Stattdessen stieß er ihn angewidert von sich. Der einzige Grund warum er dieses Aas am Leben lassen musste, war Karah. Er allein konnte Jarel zu ihr führen. Und das schmeckte noch bitterer als jede Kräutermixtur.
„Wars das mit den Prüfungen, oder hast du noch so einen Scheiß im Petto. Mir reichts bist da!" Mit dem Handrücken tippte er sich von unten gegen sein Kinn. Er hatte die Schnauze gestrichen voll.
Statt einer Antwort, ertönte dumpfe Aufschläge von Hufen hinter sich. Ares schritt mit leicht gesenktem Kopf auf ihn zu und hielt dabei was ihm Maul.
Bei dem Anblick hätte Jarel am liebsten laut losgelacht. Halb baumelnd, halb mitgeschliffen trug sein Pferd eine schwarze Lederhose auf ihn zu. Genau deswegen war er ja eigentlich in diese Stadt gekommen. Warum nur mussten an jedem gottverdammten Ding, dass er für sein Ziel brauchte eine Prüfung kleben?
Viel zu müde, um sich auf einen weiteren Streit mit Harim einzulassen, nahm er Ares das Geschenk ab und genoss nach einer gefühlten Ewigkeit, die wohltuende Kühle auf seiner erhitzten Haut.
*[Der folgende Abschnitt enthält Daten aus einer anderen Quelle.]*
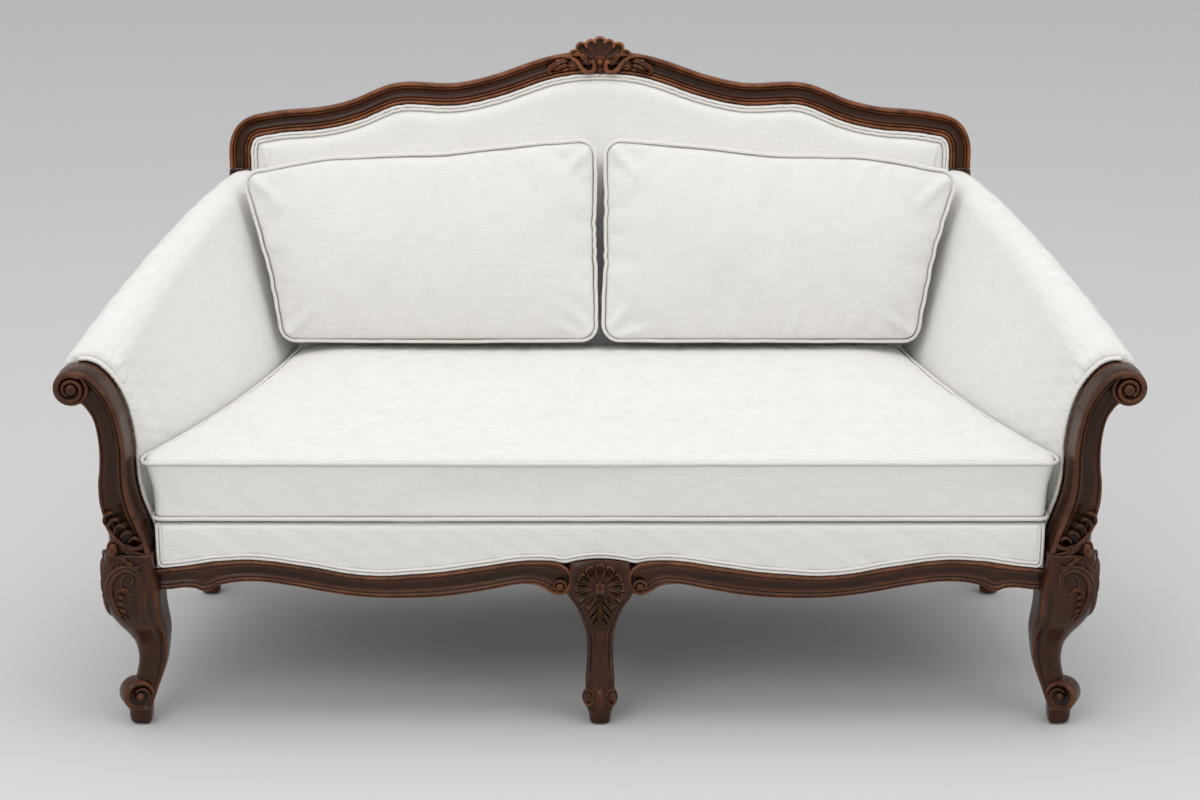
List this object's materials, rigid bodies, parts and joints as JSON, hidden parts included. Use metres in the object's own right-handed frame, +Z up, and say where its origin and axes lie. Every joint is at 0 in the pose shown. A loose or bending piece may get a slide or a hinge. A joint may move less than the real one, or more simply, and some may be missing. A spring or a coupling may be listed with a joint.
{
  "type": "cabriole sofa",
  "caption": "Upholstered cabriole sofa with a carved serpentine show frame, scrolled arms, cabriole legs, a loose bench cushion and loose back cushions.",
  "frame": {"origin": "on the floor, under the middle of the whole object", "axes": "+X to the right as the sofa is seen from the front, +Y from the front to the back, +Z up"},
  "size_m": [1.792, 0.868, 1.0349],
  "materials": {
    "show_wood": "satin dark walnut",
    "frame_wood": "sawn beech",
    "linen": "off-white linen over padding",
    "cushion_linen": "off-white linen",
    "welt": "linen over cord",
    "deck_cloth": "plain cotton over padding",
    "foam": "foam",
    "zip_tape": "woven tape",
    "underside_cloth": "black woven cloth",
    "steel": "plain steel"
  },
  "bodies": {
    "sofa_frame": {"front_leg_right": "show_wood", "front_leg_left": "show_wood", "front_leg_centre": "show_wood", "front_apron_right": "show_wood", "front_apron_left": "show_wood", "side_apron_right": "show_wood", "side_apron_left": "show_wood", "crest_rail": "show_wood", "crest_shell": "show_wood", "rear_leg_right": "show_wood", "rear_leg_left": "show_wood", "rear_leg_centre": "show_wood", "arm_support_right": "show_wood", "arm_support_left": "show_wood", "corner_blocks": "frame_wood", "joint_dowels": "frame_wood", "rear_rail_right": "frame_wood", "rear_rail_left": "frame_wood", "seat_cross_rail": "frame_wood", "back_lower_rail": "frame_wood", "back_slat": "frame_wood", "arm_stump_right": "frame_wood", "arm_stump_left": "frame_wood", "arm_top_rail_right": "frame_wood", "arm_top_rail_left": "frame_wood", "arm_lower_rail_right": "frame_wood", "arm_lower_rail_left": "frame_wood", "inside_back": "linen", "outside_back": "linen", "seat_front_band": "linen", "arm_pad_right": "linen", "arm_pad_left": "linen", "outside_arm_right": "linen", "outside_arm_left": "linen", "back_welt": "welt", "band_welts": "welt", "arm_welt_right": "welt", "arm_welt_left": "welt", "corner_block_screws": "steel", "foot_glides": "steel", "seat_springs": "steel", "spring_clips": "steel", "back_webbing": "underside_cloth", "dust_cover": "underside_cloth", "seat_deck": "deck_cloth"},
    "seat_cushion": {"seat_cushion_cover": "cushion_linen", "seat_cushion_core": "foam", "seat_cushion_piping": "welt", "seat_cushion_zip": "zip_tape"},
    "back_cushion_right": {"back_cushion_right_cover": "cushion_linen", "back_cushion_right_core": "foam", "back_cushion_right_piping": "welt", "back_cushion_right_zip": "zip_tape"},
    "back_cushion_left": {"back_cushion_left_cover": "cushion_linen", "back_cushion_left_core": "foam", "back_cushion_left_piping": "welt", "back_cushion_left_zip": "zip_tape"}
  },
  "joints": [
    {"name": "bench_cushion_pull", "type": "slide", "parent": "sofa_frame", "child": "seat_cushion", "axis": [0, -1, 0], "range_m": [0, 0.6]},
    {"name": "right_back_cushion_lift", "type": "slide", "parent": "sofa_frame", "child": "back_cushion_right", "axis": [0, 0, 1], "range_m": [0, 0.45]},
    {"name": "left_back_cushion_lift", "type": "slide", "parent": "sofa_frame", "child": "back_cushion_left", "axis": [0, 0, 1], "range_m": [0, 0.45]}
  ]
}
Die Hose saß wie angegossen. Kniff nicht und die Verschnürungen an der Seite fühlten sich gerade zu vertraut an. Wenigstens etwas, worüber sich man freuen konnte.
Mit Schwung glitt Jarel auf den Rücken von Ares und wartete darauf, dass Harim es ihm gleichtat. Allmählich hatte er diese ganzen Spielchen satt.
Dennoch spürte er Mitleid bei dem Anblick, wie steif der alte Mann in den Sattel stieg. Bildete er sich es ein oder verzog er sein Gesicht, wenn Harim seine linke Schulter bewegte? Falls da was war, überspielte es dieses Knochengestell geschickt mit einem Pfiff. „Dann wollen wir mal dich deinen neuen Freunden vorstellen."
Was sollte dieser Spruch jetzt? Jarel blieb gerade mal die Zeit die Stirn zu runzeln.